# New Bolt does not show up on "tivo devices"



## jg167 (Apr 2, 2004)

I got a renewed (so new to me) Bolt a few weeks ago. It came with a lifetime subscription pre activated. Indeed if I go to the activation page on tivo.com and put that in it says its already activated. Now that I got around to installing it (had to wait for a few other items) the list of tivo devices I see only shows my old one. Anyone know how to get tivo.com to show the new device? Its on the net (according to it and has pulled down the guide). And I'd like to have both online to see what can be transfer from old to new. I've submitted this to tech support at tivo.com so we'll see.

I also could not get my cableCard that I took out of the Roamio and put in the Bolt to pair. The page to pair it yourself Activation - Authenticate accepted the IDs but that returned an error. Xfinity support claims they forced this through but I don't think its paired and that is still the problem. Tech support keyed on the "Con: No" status in the cablecard conditional page, but my old tivo with no card at all shows the same thing so I don't think that means what they think. A tech is coming out tomorrow, so maybe they can resolve it.


----------



## Worf (Sep 15, 2000)

You need to call TiVo and ask that your (new to you) TiVo be transferred to your account. You may have to contact the previous owner to call TiVo and have them unlink it from their account. Usually that's enough so you can call them and link it to your account.


----------



## jg167 (Apr 2, 2004)

Worf said:


> You need to call TiVo and ask that your (new to you) TiVo be transferred to your account. You may have to contact the previous owner to call TiVo and have them unlink it from their account. Usually that's enough so you can call them and link it to your account.


Thanks, but its a factory renewed (purchased from weaKness) so the previous owner is not knowable to me. I have asked via the support on tivo.com about it so hopefully that is what they will do.


----------



## jg167 (Apr 2, 2004)

Interestingly my cableCard woes have resolved themselves. I parked the card with the bolt numerous times and always got an error and all channels showed "not authorized". The host ID remained the same throughout the day or so that I did this, but the data field changed a couple of times. After the last failed parking I just left it and a few hours later it all started working.

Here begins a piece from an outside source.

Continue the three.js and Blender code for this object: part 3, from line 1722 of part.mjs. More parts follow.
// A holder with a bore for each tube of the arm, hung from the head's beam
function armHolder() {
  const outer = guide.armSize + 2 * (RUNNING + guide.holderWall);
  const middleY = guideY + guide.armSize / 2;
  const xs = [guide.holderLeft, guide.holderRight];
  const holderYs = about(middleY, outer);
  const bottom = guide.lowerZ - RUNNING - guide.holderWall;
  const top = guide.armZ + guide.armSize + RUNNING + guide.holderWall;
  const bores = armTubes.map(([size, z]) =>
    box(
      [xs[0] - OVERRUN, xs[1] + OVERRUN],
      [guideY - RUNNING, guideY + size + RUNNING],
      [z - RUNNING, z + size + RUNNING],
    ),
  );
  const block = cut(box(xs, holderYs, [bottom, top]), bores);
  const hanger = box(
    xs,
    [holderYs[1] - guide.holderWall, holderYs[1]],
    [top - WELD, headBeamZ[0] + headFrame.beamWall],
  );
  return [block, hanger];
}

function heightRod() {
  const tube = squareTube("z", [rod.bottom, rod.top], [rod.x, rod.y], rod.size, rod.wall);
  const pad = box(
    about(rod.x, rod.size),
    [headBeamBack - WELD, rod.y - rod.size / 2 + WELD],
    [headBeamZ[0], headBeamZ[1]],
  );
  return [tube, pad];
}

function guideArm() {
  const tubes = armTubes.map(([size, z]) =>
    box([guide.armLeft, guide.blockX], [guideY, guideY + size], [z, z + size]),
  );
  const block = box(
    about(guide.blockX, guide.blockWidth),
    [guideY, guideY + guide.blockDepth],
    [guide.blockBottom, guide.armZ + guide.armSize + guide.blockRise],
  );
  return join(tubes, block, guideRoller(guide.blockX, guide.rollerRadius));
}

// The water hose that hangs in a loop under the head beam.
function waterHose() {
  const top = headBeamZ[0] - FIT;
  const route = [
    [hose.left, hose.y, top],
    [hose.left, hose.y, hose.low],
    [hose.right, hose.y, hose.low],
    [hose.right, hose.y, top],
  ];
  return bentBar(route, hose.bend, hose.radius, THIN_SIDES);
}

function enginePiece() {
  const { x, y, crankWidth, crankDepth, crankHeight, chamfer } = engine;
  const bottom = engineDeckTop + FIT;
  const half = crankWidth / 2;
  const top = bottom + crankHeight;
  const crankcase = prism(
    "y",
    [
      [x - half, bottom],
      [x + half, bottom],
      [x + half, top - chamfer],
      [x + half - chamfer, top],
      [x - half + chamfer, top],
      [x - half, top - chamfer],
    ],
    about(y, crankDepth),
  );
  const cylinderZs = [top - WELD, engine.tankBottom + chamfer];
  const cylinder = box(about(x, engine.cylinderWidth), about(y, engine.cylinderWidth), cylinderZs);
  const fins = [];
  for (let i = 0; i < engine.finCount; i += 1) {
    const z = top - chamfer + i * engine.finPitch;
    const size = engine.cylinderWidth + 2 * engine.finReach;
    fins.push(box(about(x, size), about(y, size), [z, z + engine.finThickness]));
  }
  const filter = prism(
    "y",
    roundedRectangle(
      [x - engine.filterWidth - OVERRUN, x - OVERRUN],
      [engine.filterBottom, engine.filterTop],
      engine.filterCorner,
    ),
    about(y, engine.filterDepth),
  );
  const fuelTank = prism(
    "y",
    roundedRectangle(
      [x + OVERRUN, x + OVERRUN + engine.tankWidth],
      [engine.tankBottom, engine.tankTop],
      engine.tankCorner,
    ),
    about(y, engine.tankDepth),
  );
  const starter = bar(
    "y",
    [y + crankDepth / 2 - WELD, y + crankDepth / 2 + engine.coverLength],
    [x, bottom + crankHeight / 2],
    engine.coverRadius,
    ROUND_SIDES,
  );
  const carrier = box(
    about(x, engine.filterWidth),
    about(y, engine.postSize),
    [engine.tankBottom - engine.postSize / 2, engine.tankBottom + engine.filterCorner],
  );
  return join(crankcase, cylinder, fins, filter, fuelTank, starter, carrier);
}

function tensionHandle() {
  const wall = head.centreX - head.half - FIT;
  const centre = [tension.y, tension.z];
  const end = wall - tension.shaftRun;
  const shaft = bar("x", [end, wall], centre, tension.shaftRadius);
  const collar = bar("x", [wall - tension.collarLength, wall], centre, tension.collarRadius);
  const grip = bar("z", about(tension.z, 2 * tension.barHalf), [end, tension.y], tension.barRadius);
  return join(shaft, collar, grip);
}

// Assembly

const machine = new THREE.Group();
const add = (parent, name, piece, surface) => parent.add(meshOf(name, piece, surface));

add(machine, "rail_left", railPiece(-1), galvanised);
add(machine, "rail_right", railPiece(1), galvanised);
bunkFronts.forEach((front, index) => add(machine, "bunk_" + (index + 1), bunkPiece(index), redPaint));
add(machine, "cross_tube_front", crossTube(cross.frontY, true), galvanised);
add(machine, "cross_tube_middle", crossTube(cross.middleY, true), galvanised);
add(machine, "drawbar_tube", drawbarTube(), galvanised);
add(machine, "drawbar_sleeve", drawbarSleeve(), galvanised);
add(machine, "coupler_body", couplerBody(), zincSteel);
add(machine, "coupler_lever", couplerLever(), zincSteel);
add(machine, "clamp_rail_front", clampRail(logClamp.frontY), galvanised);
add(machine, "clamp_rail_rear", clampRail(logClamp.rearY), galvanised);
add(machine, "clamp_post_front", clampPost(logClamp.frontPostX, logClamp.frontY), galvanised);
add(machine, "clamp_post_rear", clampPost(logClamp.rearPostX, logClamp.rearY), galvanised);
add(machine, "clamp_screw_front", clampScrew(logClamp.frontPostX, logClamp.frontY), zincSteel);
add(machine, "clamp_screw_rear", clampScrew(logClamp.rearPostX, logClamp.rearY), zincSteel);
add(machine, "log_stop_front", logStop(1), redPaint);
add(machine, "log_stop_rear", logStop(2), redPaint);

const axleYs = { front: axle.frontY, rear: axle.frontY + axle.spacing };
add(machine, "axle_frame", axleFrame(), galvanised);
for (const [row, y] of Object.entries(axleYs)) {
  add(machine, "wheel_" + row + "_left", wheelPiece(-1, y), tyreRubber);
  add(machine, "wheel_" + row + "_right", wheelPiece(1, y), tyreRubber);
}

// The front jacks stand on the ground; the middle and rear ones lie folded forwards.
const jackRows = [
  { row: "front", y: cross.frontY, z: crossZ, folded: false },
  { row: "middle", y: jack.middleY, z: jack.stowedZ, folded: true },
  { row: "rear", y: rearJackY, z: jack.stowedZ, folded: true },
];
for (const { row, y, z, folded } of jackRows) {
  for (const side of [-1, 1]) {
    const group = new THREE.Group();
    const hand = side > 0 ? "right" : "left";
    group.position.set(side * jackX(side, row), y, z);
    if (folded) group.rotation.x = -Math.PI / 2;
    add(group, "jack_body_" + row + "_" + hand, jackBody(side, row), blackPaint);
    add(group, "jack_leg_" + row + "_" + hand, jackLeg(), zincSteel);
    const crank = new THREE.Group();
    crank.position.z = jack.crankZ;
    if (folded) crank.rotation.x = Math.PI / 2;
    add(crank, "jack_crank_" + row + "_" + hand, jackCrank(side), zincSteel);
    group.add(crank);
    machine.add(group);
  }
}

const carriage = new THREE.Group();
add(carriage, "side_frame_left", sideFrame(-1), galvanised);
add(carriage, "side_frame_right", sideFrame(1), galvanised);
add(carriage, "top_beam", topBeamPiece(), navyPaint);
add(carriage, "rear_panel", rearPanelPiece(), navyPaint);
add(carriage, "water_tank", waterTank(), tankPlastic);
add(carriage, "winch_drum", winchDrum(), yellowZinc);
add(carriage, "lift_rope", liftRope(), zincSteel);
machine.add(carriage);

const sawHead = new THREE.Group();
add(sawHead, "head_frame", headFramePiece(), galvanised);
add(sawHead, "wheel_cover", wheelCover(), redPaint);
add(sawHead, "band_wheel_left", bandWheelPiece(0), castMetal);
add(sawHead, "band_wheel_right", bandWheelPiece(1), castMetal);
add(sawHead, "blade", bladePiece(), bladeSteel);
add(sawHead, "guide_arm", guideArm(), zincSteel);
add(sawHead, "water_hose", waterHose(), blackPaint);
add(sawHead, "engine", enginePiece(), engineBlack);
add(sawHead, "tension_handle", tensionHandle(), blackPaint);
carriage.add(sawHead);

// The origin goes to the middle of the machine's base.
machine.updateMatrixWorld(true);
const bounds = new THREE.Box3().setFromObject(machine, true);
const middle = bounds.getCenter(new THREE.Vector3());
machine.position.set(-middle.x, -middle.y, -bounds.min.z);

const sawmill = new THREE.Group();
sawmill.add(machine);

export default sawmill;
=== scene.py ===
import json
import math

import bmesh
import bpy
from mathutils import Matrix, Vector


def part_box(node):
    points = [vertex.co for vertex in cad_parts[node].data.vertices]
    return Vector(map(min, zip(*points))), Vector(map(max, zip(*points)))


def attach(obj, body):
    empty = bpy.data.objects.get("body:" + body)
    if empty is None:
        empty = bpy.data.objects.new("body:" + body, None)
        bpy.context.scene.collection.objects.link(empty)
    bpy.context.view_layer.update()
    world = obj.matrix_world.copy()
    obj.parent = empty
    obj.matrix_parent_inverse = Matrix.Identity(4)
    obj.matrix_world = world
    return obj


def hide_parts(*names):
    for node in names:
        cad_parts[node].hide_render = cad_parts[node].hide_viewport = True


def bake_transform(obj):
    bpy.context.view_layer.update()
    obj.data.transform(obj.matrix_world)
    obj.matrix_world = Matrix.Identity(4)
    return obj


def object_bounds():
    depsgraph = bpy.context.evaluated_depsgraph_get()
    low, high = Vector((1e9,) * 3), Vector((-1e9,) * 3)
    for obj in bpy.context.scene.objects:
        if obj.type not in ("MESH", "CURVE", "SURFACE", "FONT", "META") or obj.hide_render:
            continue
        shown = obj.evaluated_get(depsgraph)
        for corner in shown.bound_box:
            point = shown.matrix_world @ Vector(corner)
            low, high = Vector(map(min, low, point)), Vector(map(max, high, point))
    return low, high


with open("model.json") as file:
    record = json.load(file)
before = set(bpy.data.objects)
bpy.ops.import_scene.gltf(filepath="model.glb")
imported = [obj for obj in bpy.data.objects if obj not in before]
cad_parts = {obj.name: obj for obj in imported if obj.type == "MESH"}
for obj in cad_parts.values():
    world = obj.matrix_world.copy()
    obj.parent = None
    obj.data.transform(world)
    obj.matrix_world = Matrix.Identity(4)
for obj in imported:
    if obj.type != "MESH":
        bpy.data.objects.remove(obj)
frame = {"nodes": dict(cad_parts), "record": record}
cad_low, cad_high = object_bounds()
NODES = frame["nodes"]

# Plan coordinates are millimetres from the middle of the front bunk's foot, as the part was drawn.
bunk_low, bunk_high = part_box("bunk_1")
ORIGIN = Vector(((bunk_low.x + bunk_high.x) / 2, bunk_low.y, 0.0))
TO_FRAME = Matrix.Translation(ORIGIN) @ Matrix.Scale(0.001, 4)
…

Now that Xfinity has higher speed internet only offerings (which seems pretty recent since I have looked for this many times) I'll likely go with that anyway, but nice to have things working in the meantime. Now I just need to get both tivo's listed so maybe I can transfer some stuff from one to the other (but I suppose one passes and such do not transfer).


----------



## Worf (Sep 15, 2000)

jg167 said:


> Thanks, but its a factory renewed (purchased from weaKness) so the previous owner is not knowable to me. I have asked via the support on tivo.com about it so hopefully that is what they will do.

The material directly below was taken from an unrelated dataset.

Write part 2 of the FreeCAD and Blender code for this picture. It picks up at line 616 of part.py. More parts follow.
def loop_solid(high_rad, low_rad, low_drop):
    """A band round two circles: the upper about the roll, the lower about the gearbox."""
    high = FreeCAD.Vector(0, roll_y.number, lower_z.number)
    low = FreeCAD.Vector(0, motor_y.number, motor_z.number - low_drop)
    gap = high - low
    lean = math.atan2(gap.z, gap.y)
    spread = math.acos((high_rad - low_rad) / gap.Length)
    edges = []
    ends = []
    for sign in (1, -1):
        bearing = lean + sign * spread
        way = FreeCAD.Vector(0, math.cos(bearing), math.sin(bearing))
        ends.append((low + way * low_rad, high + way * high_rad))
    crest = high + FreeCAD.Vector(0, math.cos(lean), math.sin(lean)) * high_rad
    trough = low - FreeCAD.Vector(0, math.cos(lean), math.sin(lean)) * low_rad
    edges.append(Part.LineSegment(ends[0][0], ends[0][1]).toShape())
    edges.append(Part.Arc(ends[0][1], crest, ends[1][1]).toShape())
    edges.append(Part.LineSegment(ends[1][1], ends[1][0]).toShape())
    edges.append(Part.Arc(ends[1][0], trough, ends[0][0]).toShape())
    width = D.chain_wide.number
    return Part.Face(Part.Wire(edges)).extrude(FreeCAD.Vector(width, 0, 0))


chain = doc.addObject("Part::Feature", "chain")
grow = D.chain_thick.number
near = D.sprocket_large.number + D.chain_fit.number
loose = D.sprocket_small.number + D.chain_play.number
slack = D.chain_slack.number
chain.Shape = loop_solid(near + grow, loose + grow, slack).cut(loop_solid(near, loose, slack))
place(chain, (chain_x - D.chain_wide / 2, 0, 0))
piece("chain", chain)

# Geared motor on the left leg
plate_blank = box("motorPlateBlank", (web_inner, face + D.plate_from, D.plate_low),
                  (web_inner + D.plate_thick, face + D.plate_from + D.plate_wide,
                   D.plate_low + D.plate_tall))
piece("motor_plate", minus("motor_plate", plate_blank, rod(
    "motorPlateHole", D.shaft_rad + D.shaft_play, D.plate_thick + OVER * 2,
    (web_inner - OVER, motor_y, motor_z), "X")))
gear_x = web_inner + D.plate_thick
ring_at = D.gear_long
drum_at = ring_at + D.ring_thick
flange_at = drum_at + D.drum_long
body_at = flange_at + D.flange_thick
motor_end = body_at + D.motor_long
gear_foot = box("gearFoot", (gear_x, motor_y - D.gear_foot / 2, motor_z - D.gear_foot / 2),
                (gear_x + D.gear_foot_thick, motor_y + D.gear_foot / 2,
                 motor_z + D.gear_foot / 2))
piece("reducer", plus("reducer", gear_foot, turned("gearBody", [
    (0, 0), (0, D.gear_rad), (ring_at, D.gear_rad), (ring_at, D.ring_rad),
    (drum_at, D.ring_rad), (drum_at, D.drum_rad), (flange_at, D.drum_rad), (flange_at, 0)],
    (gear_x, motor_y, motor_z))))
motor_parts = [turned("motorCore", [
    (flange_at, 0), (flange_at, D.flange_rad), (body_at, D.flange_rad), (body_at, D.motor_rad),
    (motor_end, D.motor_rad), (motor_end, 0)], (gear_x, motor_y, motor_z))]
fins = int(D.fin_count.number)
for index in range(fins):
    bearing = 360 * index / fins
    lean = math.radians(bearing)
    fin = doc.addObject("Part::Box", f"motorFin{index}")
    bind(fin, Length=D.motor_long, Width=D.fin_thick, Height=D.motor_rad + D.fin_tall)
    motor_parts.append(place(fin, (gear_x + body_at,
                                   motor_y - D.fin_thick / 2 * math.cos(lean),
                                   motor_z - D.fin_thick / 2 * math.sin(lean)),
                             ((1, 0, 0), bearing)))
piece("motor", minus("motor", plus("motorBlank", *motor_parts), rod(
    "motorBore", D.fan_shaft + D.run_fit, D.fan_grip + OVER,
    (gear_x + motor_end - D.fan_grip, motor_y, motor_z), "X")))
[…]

Even easier, ask weaKness support to help you transfer the TiVo to your account. weaKness is known for their support.


----------



## pl1 (Jan 18, 2007)

jg167 said:


> Thanks, but its a factory renewed (purchased from weaKness) so the previous owner is not knowable to me. I have asked via the support on tivo.com about it so hopefully that is what they will do.


I've purchased from Weaknees before, and you just call Tivo and they will move it to your account. I thought there was an instruction page in the box, but I may be wrong.


----------



## jg167 (Apr 2, 2004)

Indeed I should have thought of using weaKness support, however my support issue on tivo.com has just resulted in the box being transferred and I am currently transferring recorded shows from one to the other. To bad they don't support transfers of OnePass'es. oh well.
So I'm fully operational. Once all is well for a bit I plan to investigate dropping cable now that Xfinity (my only viable internet provider) has internet only plans at any speed up to 1200Bmps (they claim). In the past I always recall anything at like 200Mps or higher coming with TV anyway so might as well use it. But that is for another thread/day.


----------



## dianebrat (Jul 6, 2002)

jg167 said:


> Indeed I should have thought of using weaKness support, however my support issue on tivo.com has just resulted in the box being transferred and I am currently transferring recorded shows from one to the other. *To bad they don't support transfers of OnePass'es. oh well*.


Tivo online will copy OnePasses between boxes


----------



## jg167 (Apr 2, 2004)

dianebrat said:


> Tivo online will copy OnePasses between boxes


ah, so it does. that worked great, thanks! the recording transfer has not worked so far. it transfer a couple but hours later the others are a no show (they all have a blue dot on the online page showing its in progress but I think its stuck).


----------



## weaknees (May 11, 2001)

Sorry for the delay in responding to this issue. 

We purchased TiVo Renewed Bolts from TiVo directly with AIP/Product Lifetime Service active. TiVo Customer Service Agents know exactly how to handle calls from our customers needing to get the unit moved.

Just call TiVo at 877-367-8486 or chat with them online during their customer service hours. Ask them to move the Bolt into your name. You do not need a case number or any special information.

With every Bolt we sell, we include clear information as to how to do this, but we know it's possible to miss it. Here is a link to the instructions:

wkns.tv/bolt

NOTE: Bolts are functional and will work just fine even if you not take this step, but until they are on your own account, you will not be able to use them with your TiVo app or with any other TiVo (or Mini) in your home.

Thanks for your purchase!


----------